Take responsibility for your teammates: Tough players expect a lot from their teammates, but they also put them first. When the bus leaves at 9 a.m., tough players not only get themselves there, but they also make sure their teammates are up and get there, too. Tough players take responsibility for others in addition to themselves. They make sure their teammates eat first, and they give credit to their teammates before taking it themselves.
Get in a stance: Tough players don’t play straight up and down and put themselves in the position of having to get ready to get ready. Tough players are down in a stance as the ball crosses the plate, with feet staggered and ready to move. Tough players are the aggressor, and the aggressor is in a stance.
Finish plays: Tough players complete the play. They don’t give up on a play or assume that a teammate will do it. A tough player plays through to the end of the play and works to finish every play.
Throw yourself into your team’s defense: A tough player fills his tank on the defensive end, not on offense. A tough player is not deterred by an error. A tough player values his performance first by how well he defended.
Take and give criticism the right way: Tough players can take criticism without feeling the need to answer back or give excuses. They are open to getting better and expect to be challenged and hear tough things. Tough players listen and are not afraid to say what other teammates may not want to hear, but need to hear.
Show strength in your body language: Tough players project confidence and security with their body language. They do not hang their heads, do not react negatively to a mistake of a teammate, and do not whine and complain to officials. Tough players project strength, and do not cause their teammates to worry about them. Tough players do their jobs, and their body language communicates that to their teammates — and to their opponents.
Be alert: Tough players are not “cool.” Tough players are alert and active, and tough players communicate with teammates so that they are alert, too. Tough players echo commands until everyone is on the same page. They understand the best teams play nine as one. Tough players are alert on defense and on the base paths. They are not spectators.
Concentrate, and encourage your teammates to concentrate: Concentration is a skill, and tough players work hard to concentrate on every play. Tough players go as hard as they can for as long as they can.
It’s not yours; it’s ours: Tough players don’t worry about where they are in the batting order or what position they play. When they get a hit, they understand that it is not “my” hit, it is “our” hit. Tough players celebrate when “we” score. When they make a putout, they understand that it is not “my” putout, it is “our” putout.
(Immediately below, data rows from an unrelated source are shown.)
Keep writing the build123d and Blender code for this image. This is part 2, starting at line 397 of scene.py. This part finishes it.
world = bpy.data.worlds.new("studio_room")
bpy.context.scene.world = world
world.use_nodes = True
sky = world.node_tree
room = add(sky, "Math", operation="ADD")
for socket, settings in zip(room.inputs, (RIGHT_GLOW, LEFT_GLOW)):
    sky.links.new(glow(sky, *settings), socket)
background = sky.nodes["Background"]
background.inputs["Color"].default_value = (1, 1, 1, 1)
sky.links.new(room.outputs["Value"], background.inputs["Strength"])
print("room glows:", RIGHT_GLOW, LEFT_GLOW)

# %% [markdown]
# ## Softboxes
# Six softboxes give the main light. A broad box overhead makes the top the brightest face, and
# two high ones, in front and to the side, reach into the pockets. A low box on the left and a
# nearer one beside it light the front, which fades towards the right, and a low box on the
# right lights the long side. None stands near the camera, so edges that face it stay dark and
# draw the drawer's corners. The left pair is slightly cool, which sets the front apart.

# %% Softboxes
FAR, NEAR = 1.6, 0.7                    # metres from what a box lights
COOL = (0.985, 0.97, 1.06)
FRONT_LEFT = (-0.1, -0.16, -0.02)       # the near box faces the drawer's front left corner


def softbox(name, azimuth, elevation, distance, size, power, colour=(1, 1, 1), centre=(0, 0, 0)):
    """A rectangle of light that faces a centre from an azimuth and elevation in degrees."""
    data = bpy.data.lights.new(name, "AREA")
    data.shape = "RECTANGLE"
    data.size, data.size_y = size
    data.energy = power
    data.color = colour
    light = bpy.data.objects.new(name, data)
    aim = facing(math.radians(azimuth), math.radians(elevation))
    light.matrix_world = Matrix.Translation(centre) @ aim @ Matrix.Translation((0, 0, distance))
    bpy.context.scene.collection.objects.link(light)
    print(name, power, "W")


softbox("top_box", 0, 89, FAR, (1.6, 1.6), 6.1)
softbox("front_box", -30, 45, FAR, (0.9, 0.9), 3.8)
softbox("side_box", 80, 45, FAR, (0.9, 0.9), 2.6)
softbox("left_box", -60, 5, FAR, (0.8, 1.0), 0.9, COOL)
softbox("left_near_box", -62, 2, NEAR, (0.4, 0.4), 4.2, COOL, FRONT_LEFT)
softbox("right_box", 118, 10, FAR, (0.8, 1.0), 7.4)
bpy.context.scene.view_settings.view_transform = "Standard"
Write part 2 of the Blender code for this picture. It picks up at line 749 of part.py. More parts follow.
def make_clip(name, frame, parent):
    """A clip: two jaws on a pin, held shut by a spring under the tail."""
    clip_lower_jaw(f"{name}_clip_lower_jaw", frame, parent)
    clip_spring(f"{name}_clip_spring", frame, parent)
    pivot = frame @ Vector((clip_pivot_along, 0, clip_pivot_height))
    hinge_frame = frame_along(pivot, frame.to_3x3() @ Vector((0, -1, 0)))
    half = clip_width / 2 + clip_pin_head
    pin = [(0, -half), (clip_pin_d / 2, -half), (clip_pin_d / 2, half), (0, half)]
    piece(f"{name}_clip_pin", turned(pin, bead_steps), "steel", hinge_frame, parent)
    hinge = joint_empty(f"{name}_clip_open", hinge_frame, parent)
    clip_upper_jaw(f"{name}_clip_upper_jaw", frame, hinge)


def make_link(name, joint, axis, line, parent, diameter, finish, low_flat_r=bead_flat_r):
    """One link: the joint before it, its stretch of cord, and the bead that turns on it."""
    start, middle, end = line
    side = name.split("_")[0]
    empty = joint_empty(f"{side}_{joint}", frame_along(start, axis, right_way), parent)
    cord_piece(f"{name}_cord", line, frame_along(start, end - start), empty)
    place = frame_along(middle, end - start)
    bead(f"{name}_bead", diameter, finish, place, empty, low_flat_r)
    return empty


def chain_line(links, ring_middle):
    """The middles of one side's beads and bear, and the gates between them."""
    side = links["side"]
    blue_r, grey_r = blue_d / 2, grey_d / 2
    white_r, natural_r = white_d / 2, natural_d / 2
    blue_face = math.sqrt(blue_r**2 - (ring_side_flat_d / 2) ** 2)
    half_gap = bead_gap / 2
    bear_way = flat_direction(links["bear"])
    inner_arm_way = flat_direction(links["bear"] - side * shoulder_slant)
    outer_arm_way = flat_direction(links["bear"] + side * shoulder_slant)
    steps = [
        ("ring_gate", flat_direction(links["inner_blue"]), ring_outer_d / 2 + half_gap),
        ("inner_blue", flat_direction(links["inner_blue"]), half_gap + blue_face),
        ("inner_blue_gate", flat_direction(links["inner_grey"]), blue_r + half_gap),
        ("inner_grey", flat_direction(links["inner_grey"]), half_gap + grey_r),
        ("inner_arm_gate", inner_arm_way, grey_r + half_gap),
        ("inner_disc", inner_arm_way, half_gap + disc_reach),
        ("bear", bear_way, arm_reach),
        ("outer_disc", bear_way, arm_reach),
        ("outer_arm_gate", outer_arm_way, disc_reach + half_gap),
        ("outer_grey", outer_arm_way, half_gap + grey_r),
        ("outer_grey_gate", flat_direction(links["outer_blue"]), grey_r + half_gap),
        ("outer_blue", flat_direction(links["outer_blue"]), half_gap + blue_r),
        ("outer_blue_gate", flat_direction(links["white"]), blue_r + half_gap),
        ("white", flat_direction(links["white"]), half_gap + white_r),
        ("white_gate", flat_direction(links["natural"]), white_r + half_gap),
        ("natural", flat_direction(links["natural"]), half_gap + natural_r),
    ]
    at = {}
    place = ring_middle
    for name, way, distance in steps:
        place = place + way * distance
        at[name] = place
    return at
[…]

Take responsibility for your actions: Tough players make no excuses. They take responsibility for their actions. No excuses. Shouldering the responsibility. That’s toughness.
Look your coaches and teammates in the eye: Tough players never drop their heads. They always look coaches and teammates in the eye, because if they are talking, it is important to them and to you.
Move on to the next play: Tough players don’t waste too much time celebrating a good play or lamenting a bad one. Tough players move on to the next play. They know that the most important play in any game is the next one.
Be hard to play against, and easy to play with: Tough players make their teammates’ jobs easier, and their opponents’ jobs tougher.
Make every game important: Tough players don’t categorize opponents and games. They know that if they are playing, it is important. Tough players understand that if they want to play in championship games, they must treat every game as a championship game.
Make getting better every day your goal: Tough players come to work every day to get better, and keep their horizons short. They meet victory and defeat the same way: They get up the next day and go to work to be better than they were the day before. Tough players hate losing but are not shaken or deterred by a loss. Tough players enjoy winning but are never satisfied. For tough players, a championship or a trophy is not a goal; it is a destination. The goal is to get better every day.
When I was playing, the players I respected most were not the best or most talented players. The players I respected most were the toughest players. I don’t remember anything about the players who talked a good game or acted like a fool. I remember the players who were tough to play against. Anybody can talk. Not anybody can be tough.